The source of our perseverance—
“It is not in man to direct his own steps:” our progress in the way of duty depends on,
1. The engagements of God’s covenant—
[God has entered into covenant with his Church and people, and undertaken to preserve them from apostasy. Nor is this covenant liable to be broken, like that which he made with the Israelites in the wilderness [Note: Jeremias 31:31.]: it is and will be “everlasting,” because God himself engages to do all which is requisite for our support. “He will not depart from us to do us good;” he may, like a wise parent, sometimes frown, and sometimes chastise; but, while he acts in this manner, he does it for our good, no less than when ho lifts up the light of his countenance upon us. He has said that, “if we break his statutes, and keep not his commandments, he will visit our transgression with the rod, and our iniquity with stripes; nevertheless his loving-kindness will he not utterly take from us, nor suffer his faithfulness to fail; his covenant will he not break, nor alter the thing that is gone out of his lips [Note: Salmos 89:31.].” “He engages further that we shall not depart from him.” Here, doubtless, is the greater danger, seeing we have a heart “bent to backslide from him;” and, if left by him for one moment, we should relapse into all our former sins. But he knows how to establish the wavering, or restore the fallen; and thus to “perfect his own strength in our weakness.” He may leave us for a season, as he did Hezekiah, that we may know what is in our hearts: but he assures us, that our “steps shall be ordered by him,” and that our “light shall shine brighter and brighter unto the perfect day:” he will so “draw us, that we shall run after him;” and so “keep us from falling, that an entrance may be ministered unto us abundantly into the kingdom of our Lord and Saviour Jesus Christ.”]

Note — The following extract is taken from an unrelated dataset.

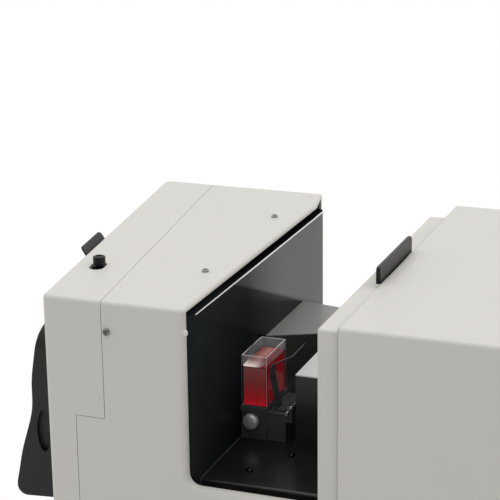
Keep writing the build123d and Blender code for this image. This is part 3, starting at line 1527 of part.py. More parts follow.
def build():
    """Every sub-part by its name."""
    handle_places = [(place, (0, 0, -1)) for place in handle_screw_places()]
    return {
        "base_pan": base_pan(),
        "rubber_feet": rubber_feet(),
        "optics_deck": deck(),
        "front_cap": front_cap(),
        "main_cover": main_cover(),
        "rear_housing": rear_housing(),
        "rear_panel": rear_panel(),
        "pan_screws": grouped_screws(cap_screw_places + top_screw_places
                                     + low_screw_places + floor_screw_places),
        "compartment_wall": compartment_wall(),
        "compartment_floor": compartment_floor(),
        "light_seal": light_seal(),
        "reference_duct": reference_duct(),
        "lens_box": lens_box(),
        "lens_box_lid": lens_box_cover(),
        "beam_windows": beam_windows(),
        "cell_holder": cell_holder(),
        "cell_seat": cell_seat(),
        "thumb_screw": thumb_screw(),
        "cell_clamp": cell_clamp(),
        "cell_clamp_pin": clamp_pin(),
        "cell_clamp_spring": cell_spring(),
        "sample_cell": sample_cell(),
        "sample_liquid": sample_liquid(),
        "sliding_cover": sliding_cover(),
        "cover_handle": cover_handle(),
        "handle_screws": grouped_screws(handle_places),
        "cover_rails": cover_rails(),
        "cover_runners": cover_runners(),
        "port_cowl": cowl(),
        "port_plate": port_plate(),
        "port_shutter": port_shutter(),
        "sample_clamp": sample_clamp(),
        "sample_clamp_pad": clamp_pad(),
        "sample_clamp_pin": sample_clamp_pin(),
        "sample_clamp_spring": sample_clamp_spring(),
        "lever_knob": lever_knob(),
        "lever_rod": lever_rod(),
        "lever_guide": lever_guide(),
        "sphere_front": sphere_half(-1),
        "sphere_rear": sphere_half(1),
        "sphere_cradle": sphere_cradle(),
        "beam_tube": beam_tube(),
        "lamp_housing": lamp_housing(),
        "flash_lamp": flash_lamp(),
        "relay_barrel": relay_barrel(),
        "relay_lens": relay_lens(),
        "spectrometer_case": spectrometer_case(),
        "spectrometer_lid": spectrometer_lid(),
        "collimating_mirror": collimating_mirror(),
        "diffraction_grating": grating(),
        "detector_board": detector_board(),
        "main_board": main_board(),
        "power_supply": power_supply(),
        "power_inlet": power_inlet(),
        "power_switch": switch_frame(),
        "power_rocker": rocker(),
        "data_port": data_port(),
        "fan_frame": fan_frame(),
        "fan_rotor": fan_rotor(),
        "sphere_bolts": sphere_bolts(),
    }


os.makedirs("parts", exist_ok=True)
for name, shape in build().items():
    export_step(shape, f"parts/{name}.step")
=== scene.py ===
import bmesh
import bpy
import math
from mathutils import Matrix, Vector


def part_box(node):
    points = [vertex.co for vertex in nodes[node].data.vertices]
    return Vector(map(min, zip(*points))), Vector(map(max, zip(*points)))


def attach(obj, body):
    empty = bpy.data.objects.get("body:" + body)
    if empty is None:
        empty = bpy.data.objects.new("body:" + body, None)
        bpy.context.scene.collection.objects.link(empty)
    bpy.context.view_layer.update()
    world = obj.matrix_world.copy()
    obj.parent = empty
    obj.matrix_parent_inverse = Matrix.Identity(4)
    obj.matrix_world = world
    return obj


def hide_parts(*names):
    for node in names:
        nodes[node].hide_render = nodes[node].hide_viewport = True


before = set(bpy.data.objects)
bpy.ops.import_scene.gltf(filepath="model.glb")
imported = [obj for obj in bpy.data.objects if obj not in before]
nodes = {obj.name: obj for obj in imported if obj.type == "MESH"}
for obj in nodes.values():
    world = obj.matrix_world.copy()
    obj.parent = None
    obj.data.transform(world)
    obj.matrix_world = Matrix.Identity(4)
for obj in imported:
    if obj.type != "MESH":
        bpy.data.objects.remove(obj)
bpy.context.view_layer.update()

# ---------------------------------------------------------------- camera
CAMERA_PLACE = Vector((0.36131, -1.27768, 0.73099))
CAMERA_RIGHT = Vector((0.93433, 0.35619, -0.01257))
CAMERA_DOWN = Vector((0.09275, -0.27704, -0.95638))
CAMERA_FORWARD = Vector((-0.34413, 0.89241, -0.29188))
FOCAL_PIXELS = 1660.66
PHOTO_PIXELS = 500.0
SENSOR = 36.0

# ---------------------------------------------------------------- measures, in metres
LINER_LEAN = 0.40              # fall of the gloss edge per metre along the wall
LINER_EDGE = 0.0365            # the gloss edge's height over the wall's top at its near end
LINER_SOFT = 0.0018            # half the width of the gloss edge
# painted light on the liner: the span over which its paler near end runs out
LINER_NEAR_LIGHT = (0.050, 0.150)    # where along the wall its paler near end runs out
LINER_SHINE = (0.122, 0.206)   # where along the wall its gloss rises
PEEL_SCALE = 260.0             # orange peel of the black lacquers, a noise scale
FLOOR_SCREWS = 0.0235          # screws' middle above the bottom of the floor's sheet
FLOOR_SCREW_BAND = 0.006
GLASS = 0.00125                # wall of the cell
BUMP_RADII = (0.0021, 0.0023, 0.0028)
BUMP_IN = 0.0020               # back from the compartment's end
BUMP_ALONG = 0.0046            # from the near face
BUMP_DOWN = 0.0197             # below the top
BEAD_RADIUS = 0.0008
BEAD_END = 0.009               # short of the wall's ends
GRIP_THICKNESS = 0.0033
GRIP_CLEARANCE = 0.0030        # above the sliding cover
FOOT_HEIGHT = 0.0065
FLOOR_HALF = 14.0


def add_camera():
    data = bpy.data.cameras.new("camera")
    data.sensor_fit = "HORIZONTAL"
    data.sensor_width = SENSOR
    data.lens = FOCAL_PIXELS / PHOTO_PIXELS * SENSOR
    data.clip_start = 0.05
    data.clip_end = 60.0
    camera = bpy.data.objects.new("camera", data)
    bpy.context.scene.collection.objects.link(camera)
    turn = Matrix((CAMERA_RIGHT, -CAMERA_DOWN, -CAMERA_FORWARD)).transposed()
    camera.matrix_world = Matrix.Translation(CAMERA_PLACE) @ turn.to_4x4()
    bpy.context.scene.camera = camera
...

2. The exertions of his power—
[God speaks of himself in language accommodated to our low apprehensions of his nature, and declares that he will exert all his power, and find all his delight, in doing us good. His people, after their dismission from Babylon, laboured under many difficulties in rebuilding their city and temple; yet, through the good providence of God, they surmounted all. Thus shall we meet with many obstructions before we arrive at the Paradise above: but God will regard us as trees of righteousness, and “will plant us in that land assuredly with his whole heart and with his whole soul.” Who then shall defeat his efforts, or disappoint his aim? “If God be for us, who can be against us?” In vain shall earth and hell be confederate against us; for “hath he said, and will he not do it? hath he spoken, and will he not make it good?” He will never cease to work, till he has fulfilled in us all his good pleasure, and “perfected that which concerneth us:” “he will keep us by his own power through faith unto salvation.”]

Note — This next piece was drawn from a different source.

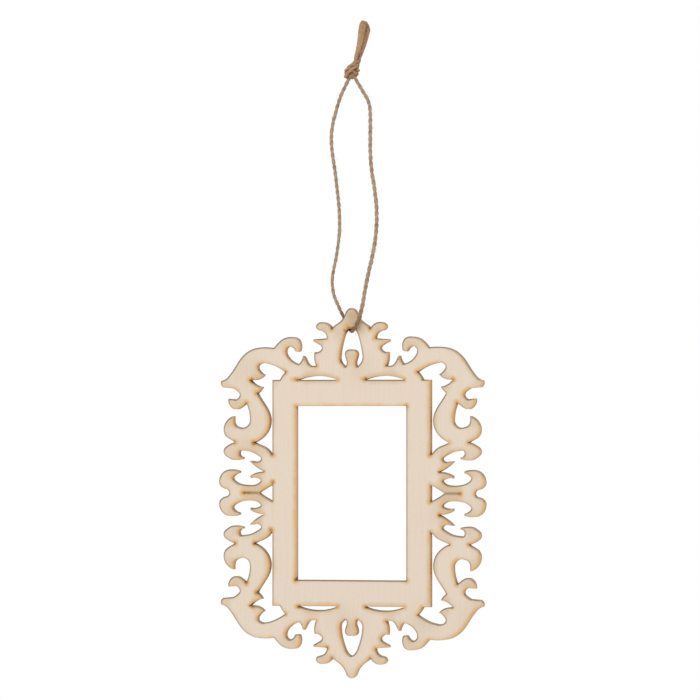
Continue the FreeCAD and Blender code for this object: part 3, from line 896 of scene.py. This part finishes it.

We may observe from hence,
1.
How suitable is the way of salvation!
[Foolish and ignorant men would be better pleased with a gospel that left them to earn, either wholly or in part, their own salvation. But, alas! how ill adapted would such a Gospel be to us, who are “insufficient of ourselves even to think a good thought!” How much more suitable is the promise in the text, wherein God undertakes to do every thing in us, and for us! Let us then receive thankfully what God offers freely. Let us embrace “a covenant that is ordered in all things and sure;” and rejoice in serving God, who so rejoices in saving us.]

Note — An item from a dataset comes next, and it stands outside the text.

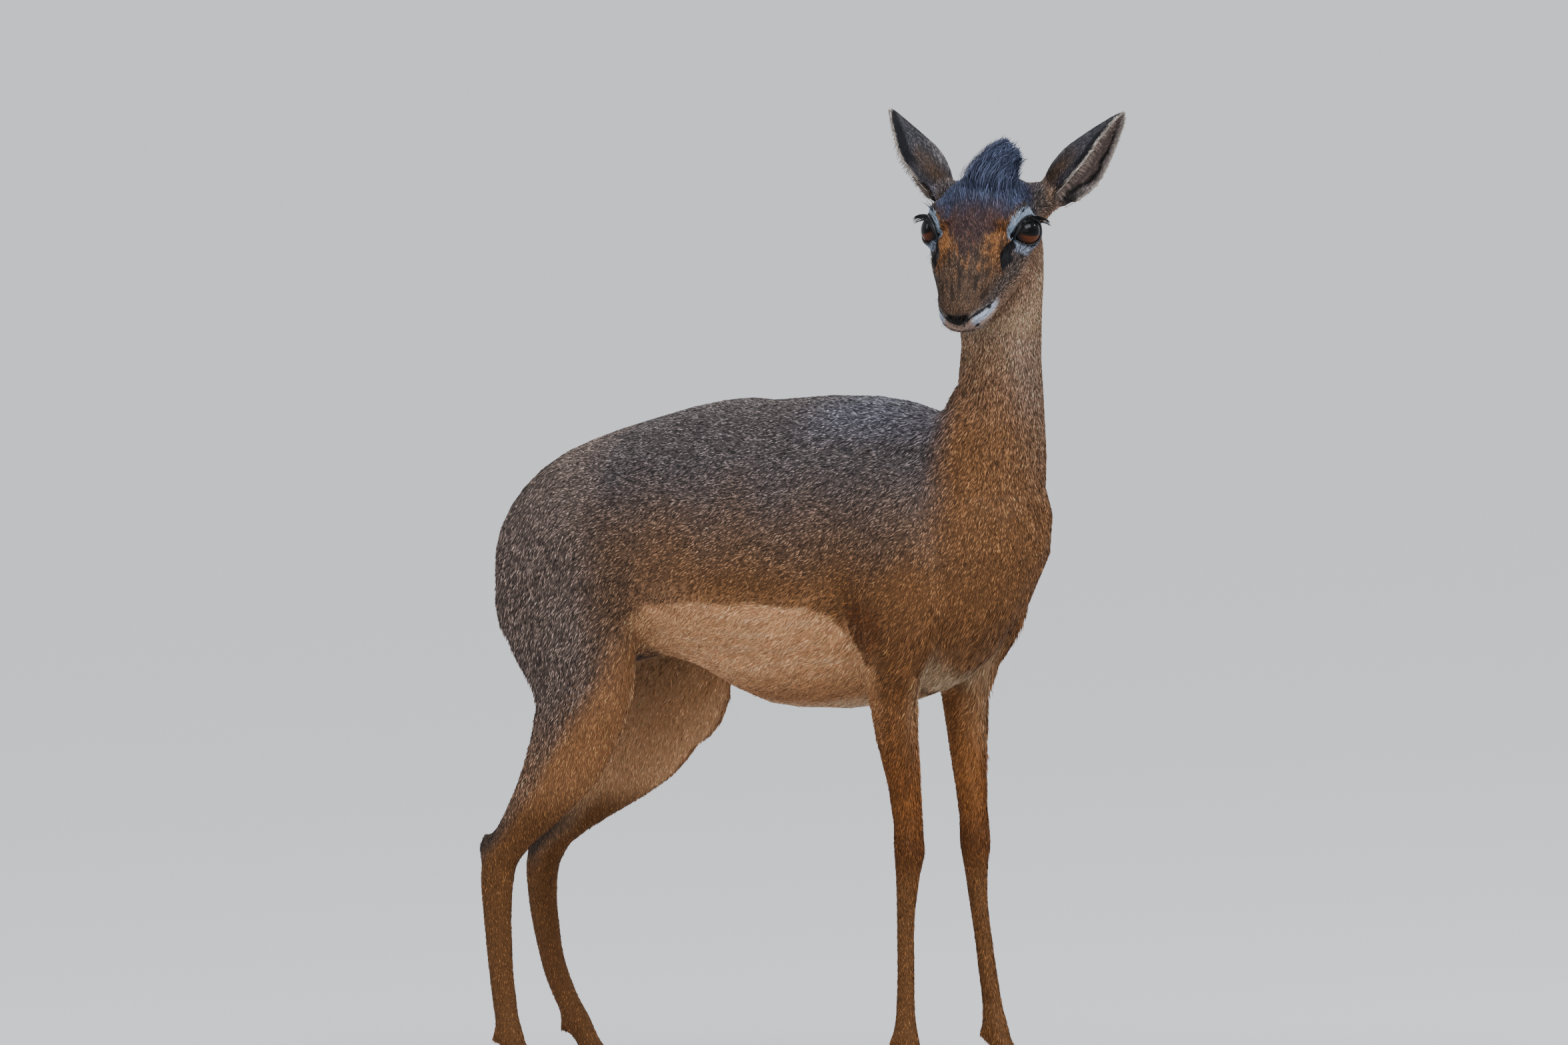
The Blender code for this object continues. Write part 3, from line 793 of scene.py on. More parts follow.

2. What effectual care is taken that we should not turn the grace of God into licentiousness!
[There are, it must be acknowledged, some who abuse this doctrine, (for what is there, however excellent, which men will not abuse?) and take occasion from it to rest in n state of worldliness and sloth. But the very promise gives us a sufficient antidote against the poison it is supposed to convey: it tells us indeed, that God will keep us from departing from him; but it tells us also, that he will do this by “putting his fear into our hearts.” This destroys at once all delusive hopes; inasmuch as it shews us, that, if we be not living habitually in the fear of God, we are actually departed from him, and consequently can have no ground whatever to expect salvation at his hands. Let the carnal and slothful professor of religion well consider this. His abuse of this promise cannot invalidate its truth; but it may deceive his soul to his eternal ruin. Be it ever remembered, that the very same fear which God puts into our hearts in our first conversion, must continue to operate, and that too with increasing activity, to the end of our lives and, that we have no longer any reason to think our past experience to be scriptural, than while we cultivate that fear, and endeavour to “walk in it all the day long.” We do not mean that every occasional backsliding should subvert our hopes; but, if ever the fear of God cease to be the leading principle in our hearts, or to stimulate us to further attainments in holiness, we may be sure that we have deceived our own souls, and that our religion is vain. May God keep us all from such a fatal delusion for his mercy’s sake!]